Canada is not my nation, but it is my country. I like it well enough, and I take Confederation seriously. Beneath the rotting floorboards of a century and a half of crooked carpentry I really believe there is a moral foundation worth recovering. Federalism, the political arrangement whereby different groups of people could live and work together in common while still holding autonomy over their own affairs, is as far as I can tell one of the better political ideas yet devised—even if its application has so far been dicey.
|
https://www.vice.com/en_ca/article/w...-not-there-yet
That article is full of Canadian references that I don't know, he's even more intimately knowledgeable about the mainland than I am. He's clearly a federalist, something I am not, and on paper we should have wildly divergent views of whether there is a Canadian identity and how it would best be described. But, on that, we're in complete agreement - and that seems to be the growing norm among youth here who actually think about it.

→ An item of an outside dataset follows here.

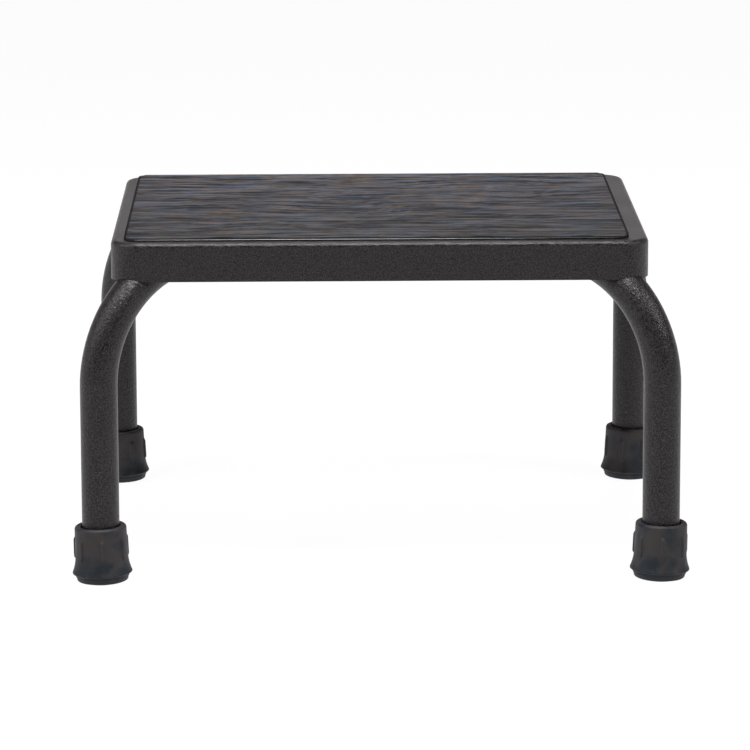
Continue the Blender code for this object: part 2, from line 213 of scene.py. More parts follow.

So, overall, both. We're all more alike than we were in the past, but the entrenched divisions within Canada (whether it's Quebec, or Newfoundland, or the West) are getting stronger.
I could move to Guelph tomorrow and, through conscious effort, fully pass as a mainland Canadian - alter my accent and expressions, use only Southern Ontario/Canadian references, etc. There's no question I could fool everyone I meet. My parents can't do that even if they wanted to do. So it's been a big change over the years.